== ENTRIES PROVIDED

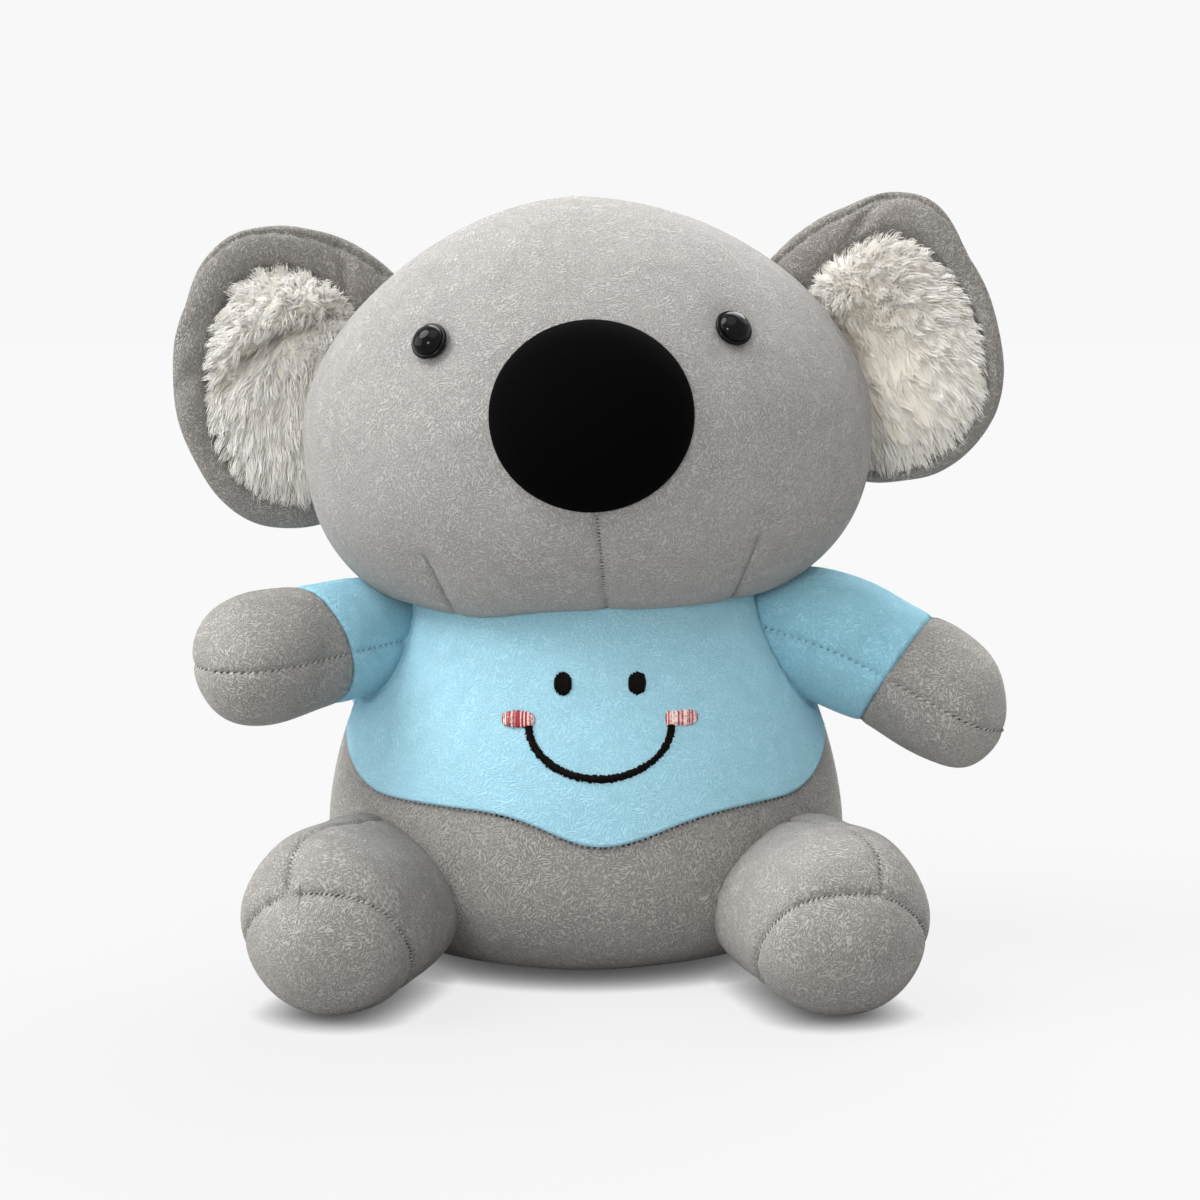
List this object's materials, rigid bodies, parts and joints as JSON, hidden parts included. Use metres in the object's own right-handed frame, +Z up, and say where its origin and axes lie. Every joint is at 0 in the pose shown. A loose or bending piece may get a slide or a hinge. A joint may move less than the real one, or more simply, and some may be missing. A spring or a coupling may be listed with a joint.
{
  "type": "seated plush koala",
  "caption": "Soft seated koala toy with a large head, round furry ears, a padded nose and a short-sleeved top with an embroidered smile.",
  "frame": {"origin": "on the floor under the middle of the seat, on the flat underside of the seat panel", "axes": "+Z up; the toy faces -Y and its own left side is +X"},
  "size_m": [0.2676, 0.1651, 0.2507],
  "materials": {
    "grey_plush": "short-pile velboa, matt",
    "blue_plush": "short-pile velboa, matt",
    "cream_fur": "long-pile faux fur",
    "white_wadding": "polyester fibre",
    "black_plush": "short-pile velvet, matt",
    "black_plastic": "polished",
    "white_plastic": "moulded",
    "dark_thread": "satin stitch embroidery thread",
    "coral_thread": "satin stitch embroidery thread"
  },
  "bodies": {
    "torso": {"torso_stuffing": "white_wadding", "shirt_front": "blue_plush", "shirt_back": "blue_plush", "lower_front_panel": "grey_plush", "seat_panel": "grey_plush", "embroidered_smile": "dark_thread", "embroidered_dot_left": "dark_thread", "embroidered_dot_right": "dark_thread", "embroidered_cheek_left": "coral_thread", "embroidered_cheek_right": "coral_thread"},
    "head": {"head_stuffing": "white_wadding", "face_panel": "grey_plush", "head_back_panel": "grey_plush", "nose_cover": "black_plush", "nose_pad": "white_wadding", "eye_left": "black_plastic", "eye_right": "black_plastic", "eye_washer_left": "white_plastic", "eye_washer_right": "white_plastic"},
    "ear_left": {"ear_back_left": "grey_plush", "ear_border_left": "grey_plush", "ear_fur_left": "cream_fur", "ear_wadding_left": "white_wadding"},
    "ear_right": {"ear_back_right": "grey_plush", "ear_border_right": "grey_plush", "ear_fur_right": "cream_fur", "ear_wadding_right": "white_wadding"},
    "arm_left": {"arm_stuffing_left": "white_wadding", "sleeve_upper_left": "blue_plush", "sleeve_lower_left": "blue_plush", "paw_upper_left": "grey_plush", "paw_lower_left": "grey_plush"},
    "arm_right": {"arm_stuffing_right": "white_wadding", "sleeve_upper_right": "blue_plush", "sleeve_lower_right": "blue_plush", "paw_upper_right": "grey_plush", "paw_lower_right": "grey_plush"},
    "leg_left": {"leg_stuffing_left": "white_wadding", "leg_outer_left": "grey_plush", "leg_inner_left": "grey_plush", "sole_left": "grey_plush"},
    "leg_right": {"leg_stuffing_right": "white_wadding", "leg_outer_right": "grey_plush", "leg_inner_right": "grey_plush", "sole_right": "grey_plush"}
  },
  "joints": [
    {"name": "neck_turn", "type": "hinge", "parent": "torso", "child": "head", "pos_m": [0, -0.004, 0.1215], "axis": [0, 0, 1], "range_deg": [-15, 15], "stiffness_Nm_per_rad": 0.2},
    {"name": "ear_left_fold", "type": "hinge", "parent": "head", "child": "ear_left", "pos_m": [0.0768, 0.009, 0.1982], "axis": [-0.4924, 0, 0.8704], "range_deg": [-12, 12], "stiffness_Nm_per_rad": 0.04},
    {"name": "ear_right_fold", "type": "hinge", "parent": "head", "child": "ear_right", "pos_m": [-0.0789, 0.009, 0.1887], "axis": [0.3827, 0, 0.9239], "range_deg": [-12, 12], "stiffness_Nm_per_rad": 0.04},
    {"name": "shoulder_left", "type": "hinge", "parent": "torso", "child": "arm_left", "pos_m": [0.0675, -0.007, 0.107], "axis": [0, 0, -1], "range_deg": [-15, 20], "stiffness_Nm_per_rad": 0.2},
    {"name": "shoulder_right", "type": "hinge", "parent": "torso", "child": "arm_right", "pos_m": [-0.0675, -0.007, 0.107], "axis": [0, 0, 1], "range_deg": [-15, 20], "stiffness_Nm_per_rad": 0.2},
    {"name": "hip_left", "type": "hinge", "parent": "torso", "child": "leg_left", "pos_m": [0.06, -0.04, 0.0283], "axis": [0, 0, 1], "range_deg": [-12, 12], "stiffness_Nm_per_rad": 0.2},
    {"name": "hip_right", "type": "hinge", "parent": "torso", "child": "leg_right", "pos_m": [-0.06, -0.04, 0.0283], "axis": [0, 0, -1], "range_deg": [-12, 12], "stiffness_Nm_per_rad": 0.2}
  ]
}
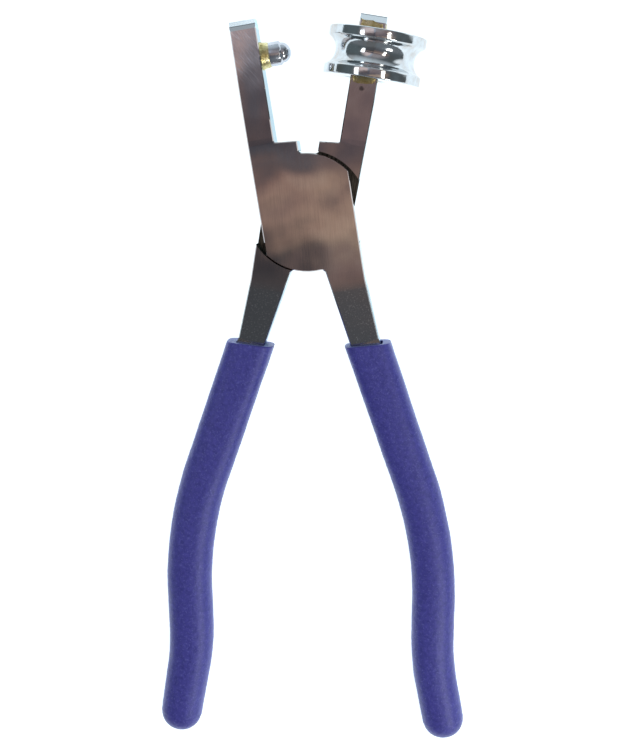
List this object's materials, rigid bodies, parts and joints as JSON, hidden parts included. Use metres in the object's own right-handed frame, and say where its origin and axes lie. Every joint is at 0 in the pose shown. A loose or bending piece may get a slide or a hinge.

====

» THE REQUEST: Give back all the records exactly as they stand.

» RESULT FOR THIS TASK:
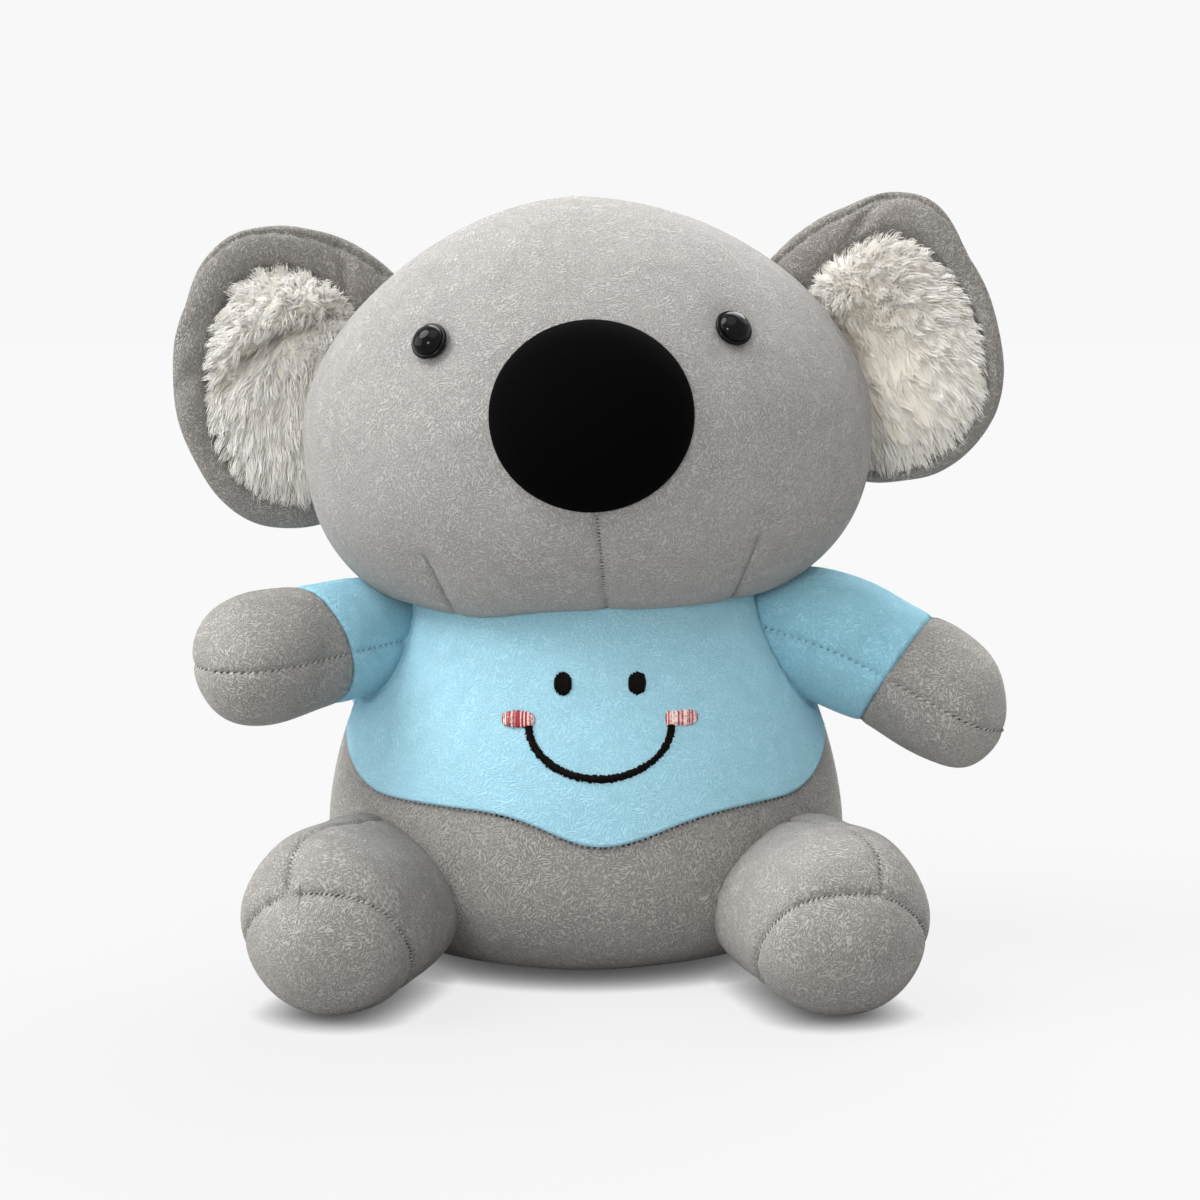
List this object's materials, rigid bodies, parts and joints as JSON, hidden parts included. Use metres in the object's own right-handed frame, +Z up, and say where its origin and axes lie. Every joint is at 0 in the pose shown. A loose or bending piece may get a slide or a hinge. A joint may move less than the real one, or more simply, and some may be missing. A spring or a coupling may be listed with a joint.
{
  "type": "seated plush koala",
  "caption": "Soft seated koala toy with a large head, round furry ears, a padded nose and a short-sleeved top with an embroidered smile.",
  "frame": {"origin": "on the floor under the middle of the seat, on the flat underside of the seat panel", "axes": "+Z up; the toy faces -Y and its own left side is +X"},
  "size_m": [0.2676, 0.1651, 0.2507],
  "materials": {
    "grey_plush": "short-pile velboa, matt",
    "blue_plush": "short-pile velboa, matt",
    "cream_fur": "long-pile faux fur",
    "white_wadding": "polyester fibre",
    "black_plush": "short-pile velvet, matt",
    "black_plastic": "polished",
    "white_plastic": "moulded",
    "dark_thread": "satin stitch embroidery thread",
    "coral_thread": "satin stitch embroidery thread"
  },
  "bodies": {
    "torso": {"torso_stuffing": "white_wadding", "shirt_front": "blue_plush", "shirt_back": "blue_plush", "lower_front_panel": "grey_plush", "seat_panel": "grey_plush", "embroidered_smile": "dark_thread", "embroidered_dot_left": "dark_thread", "embroidered_dot_right": "dark_thread", "embroidered_cheek_left": "coral_thread", "embroidered_cheek_right": "coral_thread"},
    "head": {"head_stuffing": "white_wadding", "face_panel": "grey_plush", "head_back_panel": "grey_plush", "nose_cover": "black_plush", "nose_pad": "white_wadding", "eye_left": "black_plastic", "eye_right": "black_plastic", "eye_washer_left": "white_plastic", "eye_washer_right": "white_plastic"},
    "ear_left": {"ear_back_left": "grey_plush", "ear_border_left": "grey_plush", "ear_fur_left": "cream_fur", "ear_wadding_left": "white_wadding"},
    "ear_right": {"ear_back_right": "grey_plush", "ear_border_right": "grey_plush", "ear_fur_right": "cream_fur", "ear_wadding_right": "white_wadding"},
    "arm_left": {"arm_stuffing_left": "white_wadding", "sleeve_upper_left": "blue_plush", "sleeve_lower_left": "blue_plush", "paw_upper_left": "grey_plush", "paw_lower_left": "grey_plush"},
    "arm_right": {"arm_stuffing_right": "white_wadding", "sleeve_upper_right": "blue_plush", "sleeve_lower_right": "blue_plush", "paw_upper_right": "grey_plush", "paw_lower_right": "grey_plush"},
    "leg_left": {"leg_stuffing_left": "white_wadding", "leg_outer_left": "grey_plush", "leg_inner_left": "grey_plush", "sole_left": "grey_plush"},
    "leg_right": {"leg_stuffing_right": "white_wadding", "leg_outer_right": "grey_plush", "leg_inner_right": "grey_plush", "sole_right": "grey_plush"}
  },
  "joints": [
    {"name": "neck_turn", "type": "hinge", "parent": "torso", "child": "head", "pos_m": [0, -0.004, 0.1215], "axis": [0, 0, 1], "range_deg": [-15, 15], "stiffness_Nm_per_rad": 0.2},
    {"name": "ear_left_fold", "type": "hinge", "parent": "head", "child": "ear_left", "pos_m": [0.0768, 0.009, 0.1982], "axis": [-0.4924, 0, 0.8704], "range_deg": [-12, 12], "stiffness_Nm_per_rad": 0.04},
    {"name": "ear_right_fold", "type": "hinge", "parent": "head", "child": "ear_right", "pos_m": [-0.0789, 0.009, 0.1887], "axis": [0.3827, 0, 0.9239], "range_deg": [-12, 12], "stiffness_Nm_per_rad": 0.04},
    {"name": "shoulder_left", "type": "hinge", "parent": "torso", "child": "arm_left", "pos_m": [0.0675, -0.007, 0.107], "axis": [0, 0, -1], "range_deg": [-15, 20], "stiffness_Nm_per_rad": 0.2},
    {"name": "shoulder_right", "type": "hinge", "parent": "torso", "child": "arm_right", "pos_m": [-0.0675, -0.007, 0.107], "axis": [0, 0, 1], "range_deg": [-15, 20], "stiffness_Nm_per_rad": 0.2},
    {"name": "hip_left", "type": "hinge", "parent": "torso", "child": "leg_left", "pos_m": [0.06, -0.04, 0.0283], "axis": [0, 0, 1], "range_deg": [-12, 12], "stiffness_Nm_per_rad": 0.2},
    {"name": "hip_right", "type": "hinge", "parent": "torso", "child": "leg_right", "pos_m": [-0.06, -0.04, 0.0283], "axis": [0, 0, -1], "range_deg": [-12, 12], "stiffness_Nm_per_rad": 0.2}
  ]
}
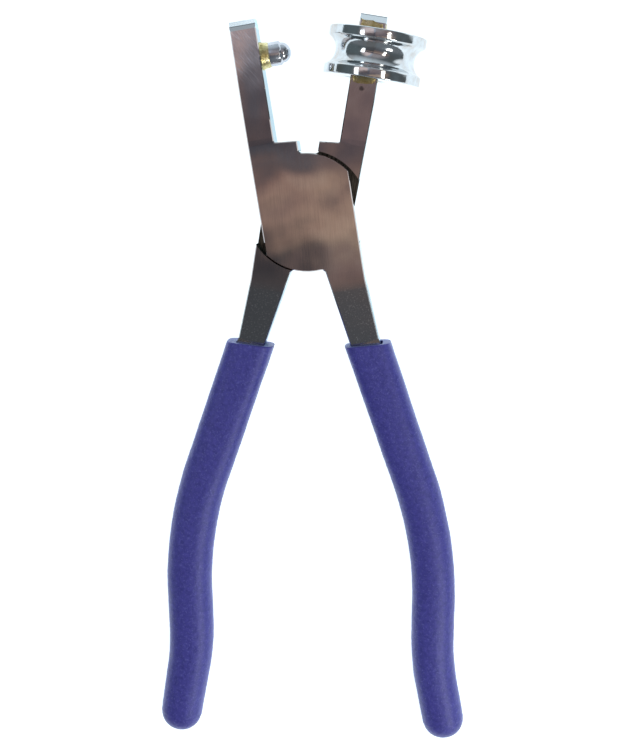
List this object's materials, rigid bodies, parts and joints as JSON, hidden parts included. Use metres in the object's own right-handed frame, and say where its origin and axes lie. Every joint is at 0 in the pose shown. A loose or bending piece may get a slide or a hinge.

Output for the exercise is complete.